Restorative cleaning is a process of extracting or removing entrapped soils and residues. Restorative processes typically have higher moisture levels, lower production rates and slower drying. Restorative cleaning can be achieved by using both dry and wet cleaning systems. Cleaning frequency depends on the daily maintenance and effectiveness of interim cleaning processes. The frequencies are also determined by the carpet’s location, use, and exposure to traffic and soil.
Dry cleaning cleaning systems use solvents or combination’s of water, detergents and solvents. Many fine fabrics require pure solvent dry cleaning because water may adversely effect it. Dry compound cleaning agents are typically natural or synthetic compounds with detergent carriers. These products usually use less moisture and can be most effective when performing interim (appearance) cleaning or spot cleaning in high traffic, 24 hr use facilities. The correct frequency must be adhered to. Dry compound cleaning products also can assist in reducing slip fall incidences where 24 hr facilities/residences have carpet adjacent to hard surfaces. Note: The only “true” dry soil extraction cleaning method available is your vacuum. It is also the most ECO friendly!!!

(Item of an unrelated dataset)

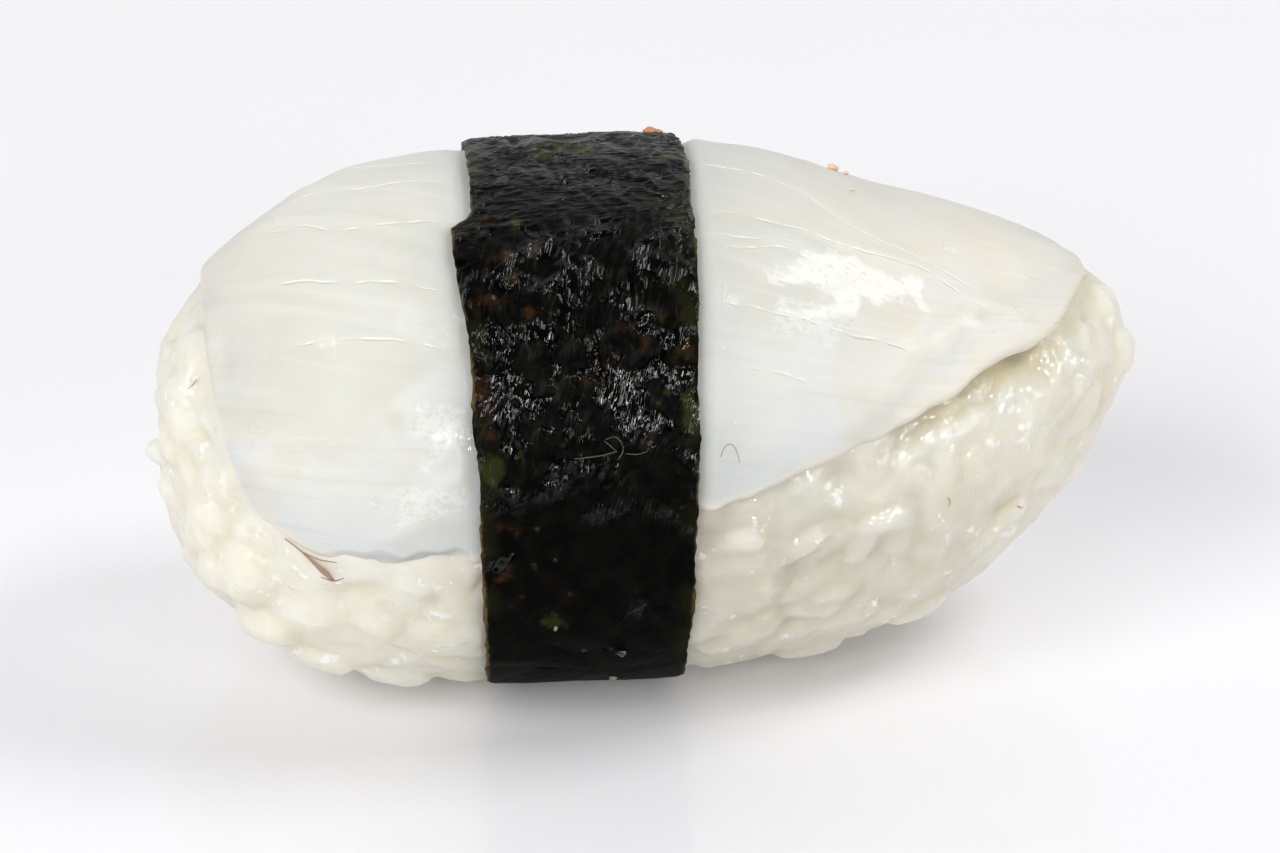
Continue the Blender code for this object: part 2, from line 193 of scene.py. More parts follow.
def band_edge(angle, side):
    """The station of the band's left (-1) or right (+1) edge at an angle."""
    rise = np.sin(np.radians(angle))
    lean = -BAND_LEAN * HALF_WIDTH * np.cos(np.radians(angle))
    half = BAND_HALF_BOTTOM + (BAND_HALF_TOP - BAND_HALF_BOTTOM) * (1 + rise) / 2
    shift = 0
    if side < 0:
        above = ease(*NOTCH_ANGLES, angle)
        shift = NOTCH_DEPTH * (above - ease(30, 66, angle) * (1 - above))
    under = 1 - ease(-84, -52, angle)
    return BAND_MIDDLE + lean + side * half + shift - side * 0.0022 * under


def band_inside(station, angle):
    """Metres inside the band's edges, below 0 beside it."""
    return np.minimum(station - band_edge(angle, -1), band_edge(angle, 1) - station)


def band_shade(station, angle, right, left):
    """1 at the band, fading beside it over one length to the right and one to the left."""
    beside = np.clip(-band_inside(station, angle), 0, None)
    return np.exp(-beside / np.where(station > BAND_MIDDLE, right, left))


def flap_near(station):
    """1 where the topping's front edge stands off the rice most, fading to both sides."""
    return np.exp(-((station - FLAP_STATION) / FLAP_REACH) ** 2)


def patches(station, angle, kinds, full, gone, waver=1.0, least=0.0):
    """The strongest of some soft-edged patches at each point, and at least least. Each has a
    station, an angle, a reach along in mm and round in degrees, and a strength; full and gone
    are the shares of its reach where it starts to fade and where it ends."""
    worth = np.zeros_like(station) + least
    for at, turned, along, around, strength in kinds:
        away = np.hypot((station * 1000 - at) / along, (angle - turned) / around)
        worth = np.maximum(worth, strength * (1 - ease(full, gone, away * waver)))
    return worth


def grid_faces(columns, rows, start=0, closed=False):
    """Faces of a grid of points stored column by column; closed joins the last row."""
    column, row = np.meshgrid(np.arange(columns - 1), np.arange(rows if closed else rows - 1),
                              indexing="ij")
    a = start + column * rows + row
    b = start + column * rows + (row + 1) % rows
    return np.stack([a, b, b + rows, a + rows], -1).reshape(-1, 4)


def capped_faces(rings, sides):
    """Faces of rings of points that two tips close, the two points that follow them."""
    faces = grid_faces(rings, sides, closed=True).tolist()
    first, last, end = rings * sides, rings * sides + 1, (rings - 1) * sides
    for side in range(sides):
        after = (side + 1) % sides
        faces += [(first, after, side), (last, end + side, end + after)]
    return faces


def mesh_piece(name, points, faces):
    """An object of a closed mesh in the scene, shaded smooth, faces out."""
    mesh = bpy.data.meshes.new(name)
    mesh.from_pydata(np.asarray(points).tolist(), [], [list(map(int, face)) for face in faces])
    shape = bmesh.new()
    shape.from_mesh(mesh)
    bmesh.ops.remove_doubles(shape, verts=shape.verts, dist=1e-6)
    bmesh.ops.recalc_face_normals(shape, faces=shape.faces)
    shape.to_mesh(mesh)
    shape.free()
    mesh.shade_smooth()
    piece = bpy.data.objects.new(name, mesh)
    bpy.context.scene.collection.objects.link(piece)
    return piece


def paint(piece, name, values):
    """Stores a value or a vector for each point of a piece, for its material to read."""
    values = np.asarray(values, np.float32)
    kind, field = ("FLOAT_VECTOR", "vector") if values.ndim == 2 else ("FLOAT", "value")
    layer = piece.data.attributes.new(name, kind, "POINT")
    layer.data.foreach_set(field, values.ravel())


def points_of(piece):
    points = np.empty(len(piece.data.vertices) * 3)
    piece.data.vertices.foreach_get("co", points)
    return points.reshape(-1, 3)


def settle(piece):
    """Turns a piece's modifiers into plain mesh and takes them off."""
    bpy.context.view_layer.update()
    graph = bpy.context.evaluated_depsgraph_get()
    piece.data = bpy.data.meshes.new_from_object(piece.evaluated_get(graph))
    piece.modifiers.clear()


RICE_CORE_COLUMNS = 90
RICE_CORE_ANGLES = 130
RICE_CORE_DEPTH = 0.00048
RICE_SPACING = 0.0020
RICE_GRAIN = (0.0018, 0.0025, 0.0050)
RICE_UNDER_TOPPING = 0.0007
RICE_TOP_LIMIT = 0.0015
RICE_WELL_UNDER_TOPPING = 0.0025
RICE_WELL_UNDER_BAND = 0.0010
RICE_VOXEL = 0.000228
RICE_HIDDEN_SHARE = 0.54
RICE_CLEAR = (0.785, 0.745, 0.63)
RICE_MILKY = (0.81, 0.785, 0.695)
RICE_HOLLOW_SHADE = (0.77, 0.68, 0.44)
RICE_CHALKY = (0.86, 0.86, 0.84)
RICE_SHADED = (0.50, 0.46, 0.37)
RICE_PAINTED_GLINTS = (0.97, 0.96, 0.91)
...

***It is important to note that The Carpet and Rug Institute (Seal of Approval) testing of dry compounds reveal that these products remove less soil than SOA Gold rated hot water cleaning systems. By increasing time, mechanical intensity and frequency dry compound results can improve effectiveness. Vacuuming or pile lifting vacuuming is necessary to remove the product after product absorbs/adsorbs spills/soil.
Wet cleaning systems are typically associated with higher levels of water. Water is used as a rinsing agent. Combined with heat and properly specified cleaning products hot water extraction can be quicker and more effective to restore heavy traffic areas or for one time cleanings. According to the Carpet and Rug Institute SOA approved truck mounted and portable hot water extraction units remove more soil than the many other currently tested systems. Hot water can be the most naturally effective restorative cleaning product available. Professionals often will use air movers that reduce down time and enhance drying. Hot water extraction is the most popular cleaning system used for both residential and commercial restorative cleaning.
Minimum (Low) Moisture cleaning systems usually use a reduced amount of moisture. They are usually associated with appearance management or interim maintenance. Cleaning products are typically topically applied and then mechanically distributed using a variety of different systems. Low moisture systems can include dry compounds,foams and encapsulants.
Below are some descriptions of systems commonly used in the industry:
Absorbent/Adsorbent Compound cleaning system
Used in interim & restorative cleaning, this minimum moisture system uses absorbent/adsorbent compounds (cellulosic or polymer based) that are disbursed and agitated into carpets. Cleaning product and soil is extracted by vacuuming or pile lifting machines.
Dry Foam cleaning system
This is a minimum-moisture system used for restorative cleaning. After vacuuming, dense foam is produced through mechanical aeration and distributed via a mechanical brush. The excess foam and suspended soil are extracted by a wet vacuum typically incorporated into the same machine.
Shampoo cleaning system
Used in interim and restorative cleaning systems. Today method typically is not used alone. After vacuuming, this cleaning system uses detergent that is agitated with a mechanical brush, after which both the shampoo and suspended soil should be extracted by either a wet vacuum or dry vacuuming process. Top fed orbital brushes can overwet carpet. Water extraction is sometimes necessary to rinse detergent out. Post vacuuming may also be needed if using encapsulating technology.
Hot Water Extraction cleaning system
This method is used in restorative cleaning. After vacuuming, a cleaning product is applied to the carpet and agitated into carpet fibers with a mechanical or hand held brush. The cleaning product and suspended soil are extracted by rinsing with hot water from a portable or truck-mounted extraction unit, which may contain rinsing agents or emulsifiers.
Encapsulation cleaning system
Used in interim cleaning. After vacuuming, this low moisture, low residue cleaning system sprays down an encapsulating detergent solution followed typically by a counter rotational brush. The solution crystalizes around soil so that it can be easily vacuumed out. These machines lift the pile which helps to free soil from entangled fibers. Vacuuming is recommended after carpet is dry.
Combination cleaning system
Used in restorative cleaning, After vacuuming these systems combine cleaning procedures from different cleaning methods to achieve optimum results.
Bonnet cleaning system
Used in interim cleaning, this minimum moisture method is also called the absorbent pad method. After vacuuming, a detergent solution is applied to the carpet then is transferred onto absorbent pad/bonnet attached to a drive block on a low r.p.m. rotary floor machine.
Note: Many manufacturers do not recommend bonnet cleaning.